## Work to be completed
Write out the listing exactly as it is given.

## Data
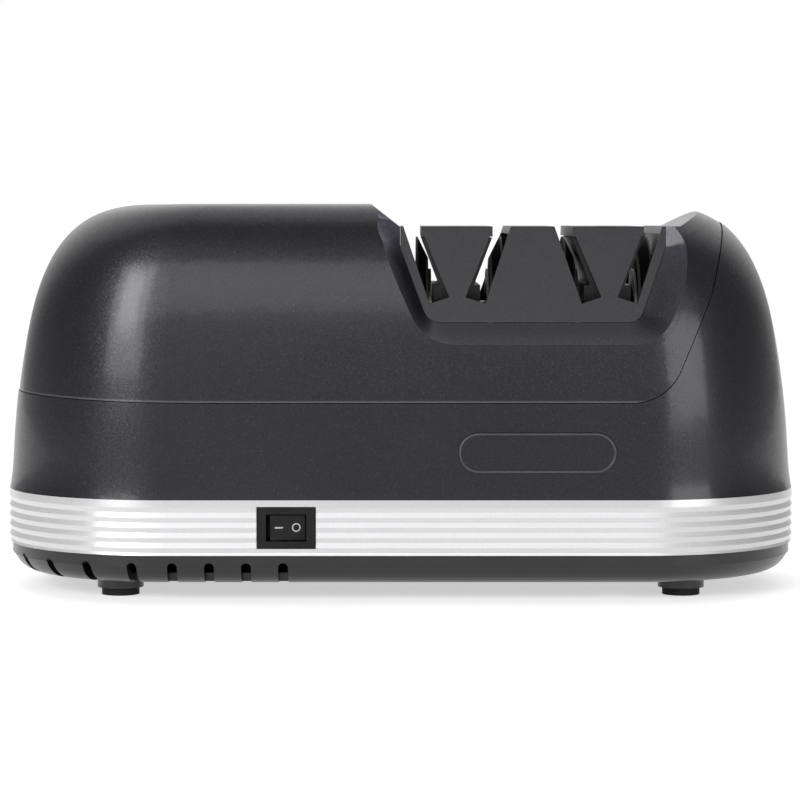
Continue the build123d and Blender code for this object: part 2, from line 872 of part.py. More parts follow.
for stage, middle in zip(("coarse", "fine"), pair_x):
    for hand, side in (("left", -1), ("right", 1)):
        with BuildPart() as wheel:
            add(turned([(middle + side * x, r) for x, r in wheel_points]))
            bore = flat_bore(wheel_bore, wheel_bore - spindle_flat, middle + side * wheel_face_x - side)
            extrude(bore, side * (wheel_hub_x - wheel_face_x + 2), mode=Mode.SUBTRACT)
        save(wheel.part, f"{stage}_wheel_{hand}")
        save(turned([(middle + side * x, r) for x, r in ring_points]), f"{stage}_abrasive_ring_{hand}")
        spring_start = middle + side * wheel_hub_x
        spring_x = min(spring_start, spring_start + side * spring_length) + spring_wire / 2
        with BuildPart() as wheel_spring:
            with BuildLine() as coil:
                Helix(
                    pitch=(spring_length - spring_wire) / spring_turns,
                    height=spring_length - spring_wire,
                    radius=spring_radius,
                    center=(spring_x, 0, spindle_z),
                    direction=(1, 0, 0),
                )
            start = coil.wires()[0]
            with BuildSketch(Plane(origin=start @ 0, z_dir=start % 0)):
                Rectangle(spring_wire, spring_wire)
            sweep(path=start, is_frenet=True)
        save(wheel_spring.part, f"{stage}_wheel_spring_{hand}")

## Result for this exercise
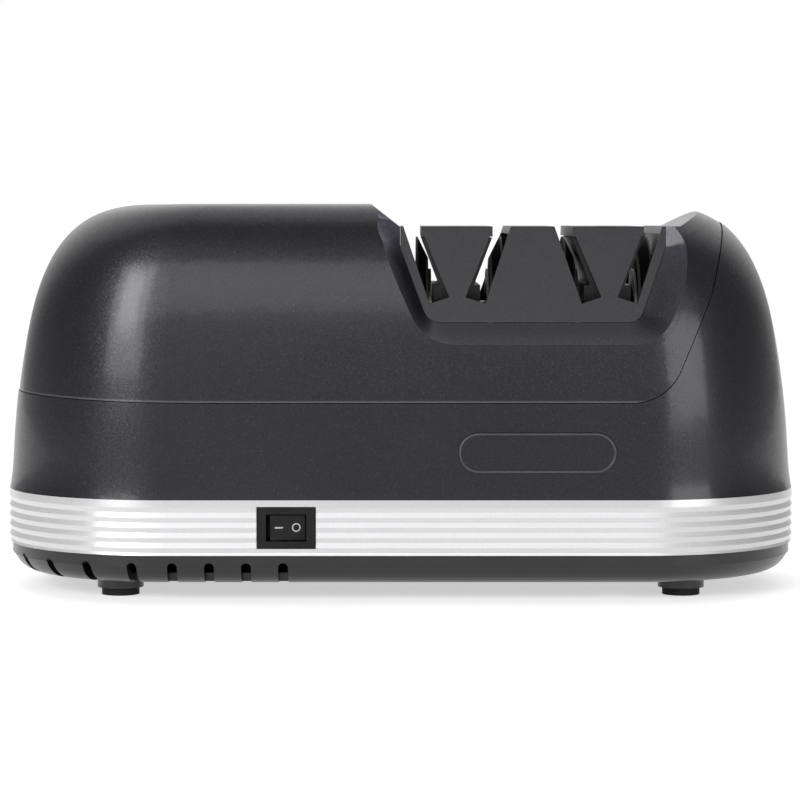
Continue the build123d and Blender code for this object: part 2, from line 872 of part.py. More parts follow.
for stage, middle in zip(("coarse", "fine"), pair_x):
    for hand, side in (("left", -1), ("right", 1)):
        with BuildPart() as wheel:
            add(turned([(middle + side * x, r) for x, r in wheel_points]))
            bore = flat_bore(wheel_bore, wheel_bore - spindle_flat, middle + side * wheel_face_x - side)
            extrude(bore, side * (wheel_hub_x - wheel_face_x + 2), mode=Mode.SUBTRACT)
        save(wheel.part, f"{stage}_wheel_{hand}")
        save(turned([(middle + side * x, r) for x, r in ring_points]), f"{stage}_abrasive_ring_{hand}")
        spring_start = middle + side * wheel_hub_x
        spring_x = min(spring_start, spring_start + side * spring_length) + spring_wire / 2
        with BuildPart() as wheel_spring:
            with BuildLine() as coil:
                Helix(
                    pitch=(spring_length - spring_wire) / spring_turns,
                    height=spring_length - spring_wire,
                    radius=spring_radius,
                    center=(spring_x, 0, spindle_z),
                    direction=(1, 0, 0),
                )
            start = coil.wires()[0]
            with BuildSketch(Plane(origin=start @ 0, z_dir=start % 0)):
                Rectangle(spring_wire, spring_wire)
            sweep(path=start, is_frenet=True)
        save(wheel_spring.part, f"{stage}_wheel_spring_{hand}")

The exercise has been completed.